Cosa curiosa es que el marxismo creyendo que infaliblemente la religión desaparecerá por sí sola al cumplirse las condiciones económico-sociales de la sociedad comunista, hasta el punto de esfumarse del planeta la misma idea de Dios, a pesar de ello, se presenta como activo combatiente contra la religión, tanto en la teoría como en la práctica. En la teoría, puesto que —según Marx— «la crítica de la religión es virtualmente la crítica del valle de lágrimas del que la religión es aureola... La crítica de la religión, por tanto, hace que el hombre piense, actúe, cree su realidad, como un hombre desengañado, dueño de su razón, con el fin de que se mueva a su alrededor, alrededor de sí mismo, su verdadero sol» (en Crítica a la Filosofía del Derecho).

Según el marxismo, la idea de Dios es la proyección en un ser fantástico de las fuerzas físicas y sociales que dominan al hombre, de modo que la idea desaparecerá en el momento en que se llegue a un dominio tal de la naturaleza —la ensoñada sociedad comunista— que ya sea inútil la idea de Dios: hipótesis indemostrable.

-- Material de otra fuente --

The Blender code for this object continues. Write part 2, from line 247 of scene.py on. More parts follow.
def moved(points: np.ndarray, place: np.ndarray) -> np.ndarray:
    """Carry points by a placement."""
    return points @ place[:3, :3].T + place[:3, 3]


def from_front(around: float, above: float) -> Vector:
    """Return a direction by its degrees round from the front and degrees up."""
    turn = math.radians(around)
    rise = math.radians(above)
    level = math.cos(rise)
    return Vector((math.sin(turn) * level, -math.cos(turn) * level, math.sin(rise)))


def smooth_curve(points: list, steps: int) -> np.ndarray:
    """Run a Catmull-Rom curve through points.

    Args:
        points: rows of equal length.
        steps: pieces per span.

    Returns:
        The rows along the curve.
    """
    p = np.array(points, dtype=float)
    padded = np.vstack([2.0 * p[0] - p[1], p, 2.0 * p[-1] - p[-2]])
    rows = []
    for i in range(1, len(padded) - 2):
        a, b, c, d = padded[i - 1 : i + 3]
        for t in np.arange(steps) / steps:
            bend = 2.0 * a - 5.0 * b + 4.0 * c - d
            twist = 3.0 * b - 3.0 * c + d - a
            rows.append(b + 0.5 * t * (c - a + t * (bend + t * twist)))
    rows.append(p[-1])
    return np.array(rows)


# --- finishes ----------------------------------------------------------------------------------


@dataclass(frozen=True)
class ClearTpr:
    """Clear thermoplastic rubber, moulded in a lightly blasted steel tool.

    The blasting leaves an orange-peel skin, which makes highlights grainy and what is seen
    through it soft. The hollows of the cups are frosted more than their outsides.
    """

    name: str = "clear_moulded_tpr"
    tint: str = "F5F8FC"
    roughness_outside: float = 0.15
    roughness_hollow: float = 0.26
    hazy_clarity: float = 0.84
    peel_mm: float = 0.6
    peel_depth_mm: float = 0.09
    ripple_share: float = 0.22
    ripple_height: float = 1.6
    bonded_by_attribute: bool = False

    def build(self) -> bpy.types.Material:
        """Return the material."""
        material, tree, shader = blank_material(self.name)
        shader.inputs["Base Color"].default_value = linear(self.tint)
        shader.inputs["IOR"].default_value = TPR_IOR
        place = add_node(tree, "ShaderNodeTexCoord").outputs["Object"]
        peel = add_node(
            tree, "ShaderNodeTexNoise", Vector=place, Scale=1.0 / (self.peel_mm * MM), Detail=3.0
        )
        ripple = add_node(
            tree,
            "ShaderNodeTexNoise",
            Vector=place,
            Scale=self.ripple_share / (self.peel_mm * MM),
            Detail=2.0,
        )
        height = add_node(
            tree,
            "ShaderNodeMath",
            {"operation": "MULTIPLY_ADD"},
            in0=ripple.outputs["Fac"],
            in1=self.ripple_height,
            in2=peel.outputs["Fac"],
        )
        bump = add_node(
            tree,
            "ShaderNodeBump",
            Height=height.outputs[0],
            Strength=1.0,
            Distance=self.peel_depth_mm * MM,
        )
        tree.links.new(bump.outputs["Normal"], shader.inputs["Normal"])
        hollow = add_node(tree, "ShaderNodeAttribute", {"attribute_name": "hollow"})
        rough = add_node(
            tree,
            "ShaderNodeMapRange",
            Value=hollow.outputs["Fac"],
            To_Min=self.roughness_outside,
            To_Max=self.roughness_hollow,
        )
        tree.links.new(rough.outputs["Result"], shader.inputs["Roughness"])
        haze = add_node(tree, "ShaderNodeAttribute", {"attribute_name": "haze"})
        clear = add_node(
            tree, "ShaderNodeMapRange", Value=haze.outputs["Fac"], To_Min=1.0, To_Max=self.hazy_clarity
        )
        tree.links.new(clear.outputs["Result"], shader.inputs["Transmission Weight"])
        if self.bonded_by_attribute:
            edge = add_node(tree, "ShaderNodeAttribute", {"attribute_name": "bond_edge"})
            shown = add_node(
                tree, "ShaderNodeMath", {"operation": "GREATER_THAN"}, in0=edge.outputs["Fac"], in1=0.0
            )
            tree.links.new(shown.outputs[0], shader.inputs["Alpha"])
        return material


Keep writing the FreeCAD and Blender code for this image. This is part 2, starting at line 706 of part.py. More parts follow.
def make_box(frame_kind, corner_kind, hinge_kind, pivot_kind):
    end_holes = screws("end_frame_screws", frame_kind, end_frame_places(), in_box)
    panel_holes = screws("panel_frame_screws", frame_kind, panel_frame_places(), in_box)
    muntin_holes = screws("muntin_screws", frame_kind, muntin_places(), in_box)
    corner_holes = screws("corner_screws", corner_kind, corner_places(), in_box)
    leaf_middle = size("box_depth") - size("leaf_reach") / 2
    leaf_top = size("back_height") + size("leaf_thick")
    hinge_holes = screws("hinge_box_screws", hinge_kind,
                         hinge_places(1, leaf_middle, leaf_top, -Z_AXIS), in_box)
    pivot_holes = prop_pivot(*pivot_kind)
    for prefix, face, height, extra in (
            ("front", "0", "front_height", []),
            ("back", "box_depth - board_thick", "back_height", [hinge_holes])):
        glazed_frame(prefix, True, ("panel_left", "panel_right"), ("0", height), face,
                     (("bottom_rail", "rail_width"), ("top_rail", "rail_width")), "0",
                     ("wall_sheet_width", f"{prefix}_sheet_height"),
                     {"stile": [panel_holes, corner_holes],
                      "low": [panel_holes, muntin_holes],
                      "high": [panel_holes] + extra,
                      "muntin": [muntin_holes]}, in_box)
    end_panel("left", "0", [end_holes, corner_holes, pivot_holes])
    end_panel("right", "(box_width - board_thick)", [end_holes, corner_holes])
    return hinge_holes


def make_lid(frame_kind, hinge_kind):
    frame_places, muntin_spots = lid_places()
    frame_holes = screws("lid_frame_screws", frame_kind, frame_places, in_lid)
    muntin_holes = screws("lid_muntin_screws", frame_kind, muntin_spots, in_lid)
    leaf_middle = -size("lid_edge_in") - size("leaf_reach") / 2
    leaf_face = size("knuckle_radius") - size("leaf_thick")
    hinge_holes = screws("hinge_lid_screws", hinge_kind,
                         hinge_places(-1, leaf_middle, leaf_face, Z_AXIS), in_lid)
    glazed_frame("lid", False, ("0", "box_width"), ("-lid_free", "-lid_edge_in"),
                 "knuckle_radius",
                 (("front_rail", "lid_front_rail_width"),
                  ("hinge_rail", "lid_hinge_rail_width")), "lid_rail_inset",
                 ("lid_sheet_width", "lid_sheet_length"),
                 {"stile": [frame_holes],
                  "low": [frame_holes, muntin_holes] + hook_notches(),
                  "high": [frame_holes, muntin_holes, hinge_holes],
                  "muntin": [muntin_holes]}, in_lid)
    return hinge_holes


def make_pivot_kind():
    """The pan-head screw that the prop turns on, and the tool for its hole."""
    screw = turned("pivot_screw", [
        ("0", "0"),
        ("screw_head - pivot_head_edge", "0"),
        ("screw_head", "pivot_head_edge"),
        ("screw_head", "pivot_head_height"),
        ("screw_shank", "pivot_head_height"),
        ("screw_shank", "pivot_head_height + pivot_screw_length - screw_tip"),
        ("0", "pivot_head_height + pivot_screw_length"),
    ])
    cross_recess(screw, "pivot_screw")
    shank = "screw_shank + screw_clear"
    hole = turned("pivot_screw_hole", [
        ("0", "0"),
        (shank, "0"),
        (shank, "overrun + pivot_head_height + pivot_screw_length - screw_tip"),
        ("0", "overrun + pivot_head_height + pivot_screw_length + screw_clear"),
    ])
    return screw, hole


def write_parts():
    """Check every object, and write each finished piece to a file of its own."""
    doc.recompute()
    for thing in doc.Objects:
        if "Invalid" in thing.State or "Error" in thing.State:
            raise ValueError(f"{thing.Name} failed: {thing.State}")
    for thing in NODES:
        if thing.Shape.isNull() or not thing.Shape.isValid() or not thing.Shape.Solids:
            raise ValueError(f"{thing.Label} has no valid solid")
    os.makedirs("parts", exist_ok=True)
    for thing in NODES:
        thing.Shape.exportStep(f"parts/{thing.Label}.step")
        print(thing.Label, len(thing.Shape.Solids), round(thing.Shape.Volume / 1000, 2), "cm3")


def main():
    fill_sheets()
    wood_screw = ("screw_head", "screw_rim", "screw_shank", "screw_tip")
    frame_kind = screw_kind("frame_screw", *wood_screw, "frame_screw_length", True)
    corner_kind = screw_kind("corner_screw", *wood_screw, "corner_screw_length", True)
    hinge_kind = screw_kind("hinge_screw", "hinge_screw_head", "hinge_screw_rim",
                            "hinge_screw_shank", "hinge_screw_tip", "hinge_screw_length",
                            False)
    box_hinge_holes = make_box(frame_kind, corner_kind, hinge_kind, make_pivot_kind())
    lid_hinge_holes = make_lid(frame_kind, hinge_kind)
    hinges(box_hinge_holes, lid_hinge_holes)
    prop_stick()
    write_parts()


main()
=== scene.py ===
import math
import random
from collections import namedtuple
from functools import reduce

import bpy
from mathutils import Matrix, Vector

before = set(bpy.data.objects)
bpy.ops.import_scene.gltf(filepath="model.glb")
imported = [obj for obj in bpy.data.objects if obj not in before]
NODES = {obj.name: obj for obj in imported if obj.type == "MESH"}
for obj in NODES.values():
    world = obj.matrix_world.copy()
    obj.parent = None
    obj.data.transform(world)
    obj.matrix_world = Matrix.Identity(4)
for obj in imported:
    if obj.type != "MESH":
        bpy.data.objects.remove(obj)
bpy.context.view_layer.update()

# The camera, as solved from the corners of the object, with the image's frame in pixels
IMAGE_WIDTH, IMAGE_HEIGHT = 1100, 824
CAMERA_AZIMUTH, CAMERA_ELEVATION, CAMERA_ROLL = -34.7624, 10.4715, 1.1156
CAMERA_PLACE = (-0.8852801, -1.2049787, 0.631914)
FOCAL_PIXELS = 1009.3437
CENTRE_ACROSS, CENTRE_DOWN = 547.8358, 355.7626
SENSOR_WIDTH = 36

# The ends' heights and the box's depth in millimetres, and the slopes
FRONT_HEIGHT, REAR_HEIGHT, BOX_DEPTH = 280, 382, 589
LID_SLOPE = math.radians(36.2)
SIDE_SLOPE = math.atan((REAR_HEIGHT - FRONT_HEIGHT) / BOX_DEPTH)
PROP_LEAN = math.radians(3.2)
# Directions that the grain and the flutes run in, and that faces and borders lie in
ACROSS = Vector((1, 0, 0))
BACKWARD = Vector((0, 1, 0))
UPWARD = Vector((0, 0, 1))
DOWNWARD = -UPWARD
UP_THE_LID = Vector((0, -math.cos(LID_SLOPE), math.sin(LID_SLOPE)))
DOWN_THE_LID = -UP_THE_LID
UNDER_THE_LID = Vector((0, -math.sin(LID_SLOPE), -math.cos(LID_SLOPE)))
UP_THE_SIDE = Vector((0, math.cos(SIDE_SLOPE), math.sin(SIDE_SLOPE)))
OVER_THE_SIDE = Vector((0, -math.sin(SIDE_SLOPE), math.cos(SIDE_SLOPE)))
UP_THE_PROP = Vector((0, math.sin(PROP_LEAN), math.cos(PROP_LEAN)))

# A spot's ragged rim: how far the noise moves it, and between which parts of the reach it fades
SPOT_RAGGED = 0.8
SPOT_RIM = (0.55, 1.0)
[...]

El origen psicológico de una idea no permite emitir el menor juicio sobre su objetividad, es decir, sobre su correspondencia a la realidad que pretende representar.

Digamos en descargo de Marx que no conoció de hecho más que superficialmente el fenómeno religioso, a través de las deformaciones que presentaba la sociedad luterana de la Alemania del siglo XIX.